■ REQUIRED WORK ■
Repeat the line that contains "house_piles();", the line that contains "obj.matrix_world = world", and all lines between them, exactly and with no other lines.

■ SOURCE DATA ■

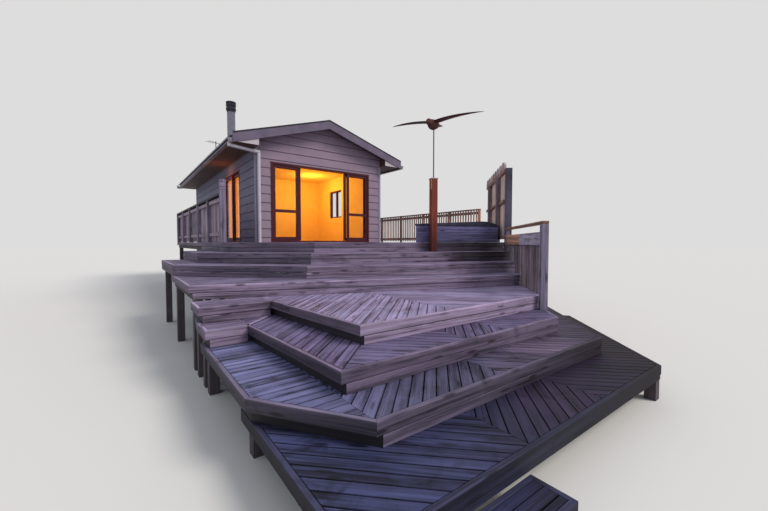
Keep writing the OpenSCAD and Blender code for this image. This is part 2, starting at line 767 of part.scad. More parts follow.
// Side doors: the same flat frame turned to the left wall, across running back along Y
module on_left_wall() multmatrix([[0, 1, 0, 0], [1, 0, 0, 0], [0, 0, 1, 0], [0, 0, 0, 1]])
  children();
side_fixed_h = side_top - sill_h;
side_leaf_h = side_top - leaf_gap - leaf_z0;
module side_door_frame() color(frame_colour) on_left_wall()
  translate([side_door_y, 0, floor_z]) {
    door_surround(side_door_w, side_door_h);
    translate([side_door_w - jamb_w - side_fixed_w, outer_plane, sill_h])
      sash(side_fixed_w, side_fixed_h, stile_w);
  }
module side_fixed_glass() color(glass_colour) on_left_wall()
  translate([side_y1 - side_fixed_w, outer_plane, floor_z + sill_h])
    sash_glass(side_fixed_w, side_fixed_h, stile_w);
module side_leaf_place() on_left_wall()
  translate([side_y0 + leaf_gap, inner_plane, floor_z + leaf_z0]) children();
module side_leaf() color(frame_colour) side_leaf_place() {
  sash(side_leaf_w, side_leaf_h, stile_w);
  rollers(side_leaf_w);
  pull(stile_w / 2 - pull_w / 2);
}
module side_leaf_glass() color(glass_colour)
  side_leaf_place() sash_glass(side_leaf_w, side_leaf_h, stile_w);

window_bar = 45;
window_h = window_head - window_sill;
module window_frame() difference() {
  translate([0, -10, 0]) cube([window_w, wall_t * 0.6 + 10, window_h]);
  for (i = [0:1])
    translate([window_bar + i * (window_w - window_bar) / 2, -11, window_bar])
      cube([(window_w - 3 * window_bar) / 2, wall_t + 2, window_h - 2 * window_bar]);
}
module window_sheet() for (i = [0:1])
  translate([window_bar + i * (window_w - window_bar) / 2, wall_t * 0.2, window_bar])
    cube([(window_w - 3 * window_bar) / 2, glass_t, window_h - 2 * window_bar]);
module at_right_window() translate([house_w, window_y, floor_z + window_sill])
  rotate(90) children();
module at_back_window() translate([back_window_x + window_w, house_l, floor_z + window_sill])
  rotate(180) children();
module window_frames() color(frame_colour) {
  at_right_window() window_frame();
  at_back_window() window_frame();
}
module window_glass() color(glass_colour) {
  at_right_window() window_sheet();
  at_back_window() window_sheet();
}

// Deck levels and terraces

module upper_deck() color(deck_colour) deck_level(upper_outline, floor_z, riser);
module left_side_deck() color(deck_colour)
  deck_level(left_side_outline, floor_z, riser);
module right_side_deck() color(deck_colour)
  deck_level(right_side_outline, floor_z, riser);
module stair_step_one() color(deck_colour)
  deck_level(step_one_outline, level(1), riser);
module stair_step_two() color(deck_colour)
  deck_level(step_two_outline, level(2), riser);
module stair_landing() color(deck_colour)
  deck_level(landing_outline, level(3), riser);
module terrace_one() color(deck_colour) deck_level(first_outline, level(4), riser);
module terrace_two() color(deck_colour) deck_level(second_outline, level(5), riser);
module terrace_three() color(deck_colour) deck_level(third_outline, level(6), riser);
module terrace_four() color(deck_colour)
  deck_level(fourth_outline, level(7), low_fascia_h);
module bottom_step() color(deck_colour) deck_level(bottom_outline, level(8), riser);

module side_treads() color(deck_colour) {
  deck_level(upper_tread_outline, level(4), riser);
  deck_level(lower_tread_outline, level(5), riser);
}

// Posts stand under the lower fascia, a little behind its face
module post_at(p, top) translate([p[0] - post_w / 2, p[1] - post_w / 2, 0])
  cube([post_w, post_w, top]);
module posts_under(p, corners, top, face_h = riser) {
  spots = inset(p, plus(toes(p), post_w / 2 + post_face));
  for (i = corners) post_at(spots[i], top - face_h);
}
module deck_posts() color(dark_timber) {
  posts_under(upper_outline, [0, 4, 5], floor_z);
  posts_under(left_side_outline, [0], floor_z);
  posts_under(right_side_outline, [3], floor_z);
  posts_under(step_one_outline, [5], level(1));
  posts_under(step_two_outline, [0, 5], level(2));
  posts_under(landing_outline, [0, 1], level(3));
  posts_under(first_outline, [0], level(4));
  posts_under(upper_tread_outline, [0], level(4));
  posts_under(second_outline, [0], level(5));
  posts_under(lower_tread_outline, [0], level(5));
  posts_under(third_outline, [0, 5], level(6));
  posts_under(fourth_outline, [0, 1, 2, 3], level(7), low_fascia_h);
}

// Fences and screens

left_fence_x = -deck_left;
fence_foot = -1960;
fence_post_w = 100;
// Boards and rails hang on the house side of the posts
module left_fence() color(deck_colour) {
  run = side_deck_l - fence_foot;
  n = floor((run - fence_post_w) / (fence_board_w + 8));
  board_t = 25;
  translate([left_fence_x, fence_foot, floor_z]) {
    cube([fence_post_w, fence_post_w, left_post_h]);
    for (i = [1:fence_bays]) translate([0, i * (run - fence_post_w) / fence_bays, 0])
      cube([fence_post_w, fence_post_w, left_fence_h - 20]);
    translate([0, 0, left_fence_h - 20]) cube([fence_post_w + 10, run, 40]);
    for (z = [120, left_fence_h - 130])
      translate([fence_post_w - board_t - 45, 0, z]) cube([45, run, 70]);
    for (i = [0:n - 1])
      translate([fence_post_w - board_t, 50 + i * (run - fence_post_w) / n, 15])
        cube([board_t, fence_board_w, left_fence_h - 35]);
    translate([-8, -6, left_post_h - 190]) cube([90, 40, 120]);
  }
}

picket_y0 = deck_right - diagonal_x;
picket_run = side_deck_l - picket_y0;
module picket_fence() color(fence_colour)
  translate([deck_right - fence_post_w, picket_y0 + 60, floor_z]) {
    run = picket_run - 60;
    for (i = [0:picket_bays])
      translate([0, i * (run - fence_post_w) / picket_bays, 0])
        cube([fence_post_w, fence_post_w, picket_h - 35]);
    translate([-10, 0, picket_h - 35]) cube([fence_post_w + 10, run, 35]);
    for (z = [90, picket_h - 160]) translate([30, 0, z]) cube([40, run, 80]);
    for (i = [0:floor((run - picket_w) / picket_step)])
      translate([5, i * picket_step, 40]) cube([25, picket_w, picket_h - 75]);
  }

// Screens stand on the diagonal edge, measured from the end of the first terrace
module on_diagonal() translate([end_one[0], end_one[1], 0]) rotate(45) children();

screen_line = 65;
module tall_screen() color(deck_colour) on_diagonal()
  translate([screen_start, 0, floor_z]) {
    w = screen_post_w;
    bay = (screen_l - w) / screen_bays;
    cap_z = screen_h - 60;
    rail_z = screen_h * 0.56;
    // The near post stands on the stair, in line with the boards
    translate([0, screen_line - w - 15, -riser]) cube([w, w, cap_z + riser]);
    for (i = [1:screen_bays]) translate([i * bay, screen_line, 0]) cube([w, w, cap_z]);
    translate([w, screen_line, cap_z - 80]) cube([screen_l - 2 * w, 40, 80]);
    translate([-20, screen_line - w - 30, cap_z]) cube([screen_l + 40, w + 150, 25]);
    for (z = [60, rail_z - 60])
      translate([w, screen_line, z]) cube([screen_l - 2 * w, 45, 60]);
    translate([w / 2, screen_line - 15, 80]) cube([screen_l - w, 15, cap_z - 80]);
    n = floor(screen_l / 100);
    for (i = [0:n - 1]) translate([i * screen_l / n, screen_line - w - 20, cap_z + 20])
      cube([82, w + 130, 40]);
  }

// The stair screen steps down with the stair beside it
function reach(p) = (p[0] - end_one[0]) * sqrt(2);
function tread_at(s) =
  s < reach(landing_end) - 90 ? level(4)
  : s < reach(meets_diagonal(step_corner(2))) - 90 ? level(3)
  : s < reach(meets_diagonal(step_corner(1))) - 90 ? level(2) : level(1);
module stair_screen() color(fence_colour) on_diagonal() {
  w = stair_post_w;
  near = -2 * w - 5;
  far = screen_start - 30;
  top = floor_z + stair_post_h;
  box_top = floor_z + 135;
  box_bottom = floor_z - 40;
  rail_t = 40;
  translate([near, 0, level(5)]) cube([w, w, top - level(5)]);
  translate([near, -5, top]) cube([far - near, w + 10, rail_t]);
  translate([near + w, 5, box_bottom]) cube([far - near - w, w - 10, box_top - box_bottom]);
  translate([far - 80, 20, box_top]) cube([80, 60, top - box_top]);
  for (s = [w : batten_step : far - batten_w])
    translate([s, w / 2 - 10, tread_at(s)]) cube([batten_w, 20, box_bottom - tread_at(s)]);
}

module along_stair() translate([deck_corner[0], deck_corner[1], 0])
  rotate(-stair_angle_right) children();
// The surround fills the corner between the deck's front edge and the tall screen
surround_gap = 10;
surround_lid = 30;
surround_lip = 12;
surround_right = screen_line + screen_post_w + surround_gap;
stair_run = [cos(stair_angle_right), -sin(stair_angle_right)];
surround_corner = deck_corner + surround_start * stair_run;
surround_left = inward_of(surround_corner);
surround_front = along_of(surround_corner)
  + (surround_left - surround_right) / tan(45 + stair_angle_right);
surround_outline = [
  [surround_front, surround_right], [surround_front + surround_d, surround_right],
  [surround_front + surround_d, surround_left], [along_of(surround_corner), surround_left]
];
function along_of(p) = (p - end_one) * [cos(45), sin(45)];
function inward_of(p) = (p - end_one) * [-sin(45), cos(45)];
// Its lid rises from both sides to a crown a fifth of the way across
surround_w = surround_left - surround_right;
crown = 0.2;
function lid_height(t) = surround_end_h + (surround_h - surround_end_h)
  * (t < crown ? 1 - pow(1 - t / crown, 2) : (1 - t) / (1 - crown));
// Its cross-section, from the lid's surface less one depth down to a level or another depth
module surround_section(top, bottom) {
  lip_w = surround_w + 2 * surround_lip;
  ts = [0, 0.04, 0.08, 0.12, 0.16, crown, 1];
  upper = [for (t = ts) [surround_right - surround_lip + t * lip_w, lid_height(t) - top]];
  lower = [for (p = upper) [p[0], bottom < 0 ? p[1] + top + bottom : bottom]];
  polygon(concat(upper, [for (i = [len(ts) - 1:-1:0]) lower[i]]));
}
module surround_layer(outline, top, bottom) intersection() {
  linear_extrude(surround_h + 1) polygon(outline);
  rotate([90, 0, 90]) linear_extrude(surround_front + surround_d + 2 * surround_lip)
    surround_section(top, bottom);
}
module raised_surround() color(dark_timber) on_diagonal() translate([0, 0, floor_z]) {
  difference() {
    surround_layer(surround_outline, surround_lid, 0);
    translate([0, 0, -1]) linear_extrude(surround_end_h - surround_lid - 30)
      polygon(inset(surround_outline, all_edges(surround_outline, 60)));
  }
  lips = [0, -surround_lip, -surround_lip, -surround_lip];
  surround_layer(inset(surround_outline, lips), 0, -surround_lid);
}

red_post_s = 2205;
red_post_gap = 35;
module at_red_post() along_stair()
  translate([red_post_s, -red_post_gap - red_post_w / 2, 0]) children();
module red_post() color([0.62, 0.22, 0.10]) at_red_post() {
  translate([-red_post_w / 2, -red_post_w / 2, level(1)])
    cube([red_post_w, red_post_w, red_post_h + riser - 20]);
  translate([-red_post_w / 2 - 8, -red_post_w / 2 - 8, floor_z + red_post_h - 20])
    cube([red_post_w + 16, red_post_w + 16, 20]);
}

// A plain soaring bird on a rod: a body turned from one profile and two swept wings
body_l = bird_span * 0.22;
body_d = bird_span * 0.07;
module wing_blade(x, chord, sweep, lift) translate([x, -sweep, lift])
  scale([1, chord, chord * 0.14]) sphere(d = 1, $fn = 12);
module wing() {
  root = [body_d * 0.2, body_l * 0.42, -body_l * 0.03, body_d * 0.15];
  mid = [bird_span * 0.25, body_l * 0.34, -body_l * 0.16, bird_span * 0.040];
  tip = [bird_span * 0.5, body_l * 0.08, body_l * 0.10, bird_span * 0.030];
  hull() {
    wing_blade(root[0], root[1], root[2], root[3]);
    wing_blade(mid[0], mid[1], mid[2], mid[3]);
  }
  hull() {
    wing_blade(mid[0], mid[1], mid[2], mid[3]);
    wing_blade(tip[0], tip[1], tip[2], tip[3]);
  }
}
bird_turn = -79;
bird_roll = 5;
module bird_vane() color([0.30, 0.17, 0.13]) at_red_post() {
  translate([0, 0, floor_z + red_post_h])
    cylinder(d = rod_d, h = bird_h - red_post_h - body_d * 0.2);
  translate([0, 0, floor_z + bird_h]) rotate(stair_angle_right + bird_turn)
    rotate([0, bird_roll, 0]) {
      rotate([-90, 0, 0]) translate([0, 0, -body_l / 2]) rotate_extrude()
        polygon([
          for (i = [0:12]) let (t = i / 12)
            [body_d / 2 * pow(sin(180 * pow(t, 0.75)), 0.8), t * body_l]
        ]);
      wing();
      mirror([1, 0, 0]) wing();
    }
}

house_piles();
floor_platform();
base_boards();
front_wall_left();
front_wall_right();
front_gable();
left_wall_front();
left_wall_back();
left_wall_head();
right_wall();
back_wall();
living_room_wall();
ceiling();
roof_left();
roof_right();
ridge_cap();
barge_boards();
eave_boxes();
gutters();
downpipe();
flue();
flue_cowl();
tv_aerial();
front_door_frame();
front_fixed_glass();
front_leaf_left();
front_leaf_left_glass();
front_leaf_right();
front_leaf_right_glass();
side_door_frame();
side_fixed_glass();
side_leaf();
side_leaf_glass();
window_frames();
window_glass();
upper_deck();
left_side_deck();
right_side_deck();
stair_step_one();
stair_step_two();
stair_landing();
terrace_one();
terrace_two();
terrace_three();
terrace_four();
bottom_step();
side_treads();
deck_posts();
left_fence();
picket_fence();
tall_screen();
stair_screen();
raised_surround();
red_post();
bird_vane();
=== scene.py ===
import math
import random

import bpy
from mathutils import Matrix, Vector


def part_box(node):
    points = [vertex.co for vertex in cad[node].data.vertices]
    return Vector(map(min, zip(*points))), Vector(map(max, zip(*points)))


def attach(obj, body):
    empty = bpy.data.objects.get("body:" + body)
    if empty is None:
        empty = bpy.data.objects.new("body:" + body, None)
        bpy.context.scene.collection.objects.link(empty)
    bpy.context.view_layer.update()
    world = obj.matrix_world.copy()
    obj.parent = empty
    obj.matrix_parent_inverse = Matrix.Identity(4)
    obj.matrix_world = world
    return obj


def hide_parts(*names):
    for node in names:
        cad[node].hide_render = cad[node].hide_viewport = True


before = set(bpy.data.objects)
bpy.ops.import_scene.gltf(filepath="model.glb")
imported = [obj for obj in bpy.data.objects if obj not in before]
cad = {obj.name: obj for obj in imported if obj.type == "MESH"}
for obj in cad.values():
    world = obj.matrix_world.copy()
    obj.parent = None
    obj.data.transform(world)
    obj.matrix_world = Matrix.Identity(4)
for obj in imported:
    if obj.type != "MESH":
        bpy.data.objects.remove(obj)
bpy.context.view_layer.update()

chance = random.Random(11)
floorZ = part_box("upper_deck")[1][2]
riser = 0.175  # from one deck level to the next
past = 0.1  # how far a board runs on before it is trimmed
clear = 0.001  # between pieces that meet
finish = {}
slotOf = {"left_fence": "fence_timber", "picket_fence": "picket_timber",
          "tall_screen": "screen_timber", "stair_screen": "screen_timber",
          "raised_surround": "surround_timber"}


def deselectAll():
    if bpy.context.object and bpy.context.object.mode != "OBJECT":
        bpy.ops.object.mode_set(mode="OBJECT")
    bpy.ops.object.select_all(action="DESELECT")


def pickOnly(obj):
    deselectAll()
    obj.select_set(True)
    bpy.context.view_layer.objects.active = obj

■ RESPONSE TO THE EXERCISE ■
house_piles();
floor_platform();
base_boards();
front_wall_left();
front_wall_right();
front_gable();
left_wall_front();
left_wall_back();
left_wall_head();
right_wall();
back_wall();
living_room_wall();
ceiling();
roof_left();
roof_right();
ridge_cap();
barge_boards();
eave_boxes();
gutters();
downpipe();
flue();
flue_cowl();
tv_aerial();
front_door_frame();
front_fixed_glass();
front_leaf_left();
front_leaf_left_glass();
front_leaf_right();
front_leaf_right_glass();
side_door_frame();
side_fixed_glass();
side_leaf();
side_leaf_glass();
window_frames();
window_glass();
upper_deck();
left_side_deck();
right_side_deck();
stair_step_one();
stair_step_two();
stair_landing();
terrace_one();
terrace_two();
terrace_three();
terrace_four();
bottom_step();
side_treads();
deck_posts();
left_fence();
picket_fence();
tall_screen();
stair_screen();
raised_surround();
red_post();
bird_vane();
=== scene.py ===
import math
import random

import bpy
from mathutils import Matrix, Vector


def part_box(node):
    points = [vertex.co for vertex in cad[node].data.vertices]
    return Vector(map(min, zip(*points))), Vector(map(max, zip(*points)))


def attach(obj, body):
    empty = bpy.data.objects.get("body:" + body)
    if empty is None:
        empty = bpy.data.objects.new("body:" + body, None)
        bpy.context.scene.collection.objects.link(empty)
    bpy.context.view_layer.update()
    world = obj.matrix_world.copy()
    obj.parent = empty
    obj.matrix_parent_inverse = Matrix.Identity(4)
    obj.matrix_world = world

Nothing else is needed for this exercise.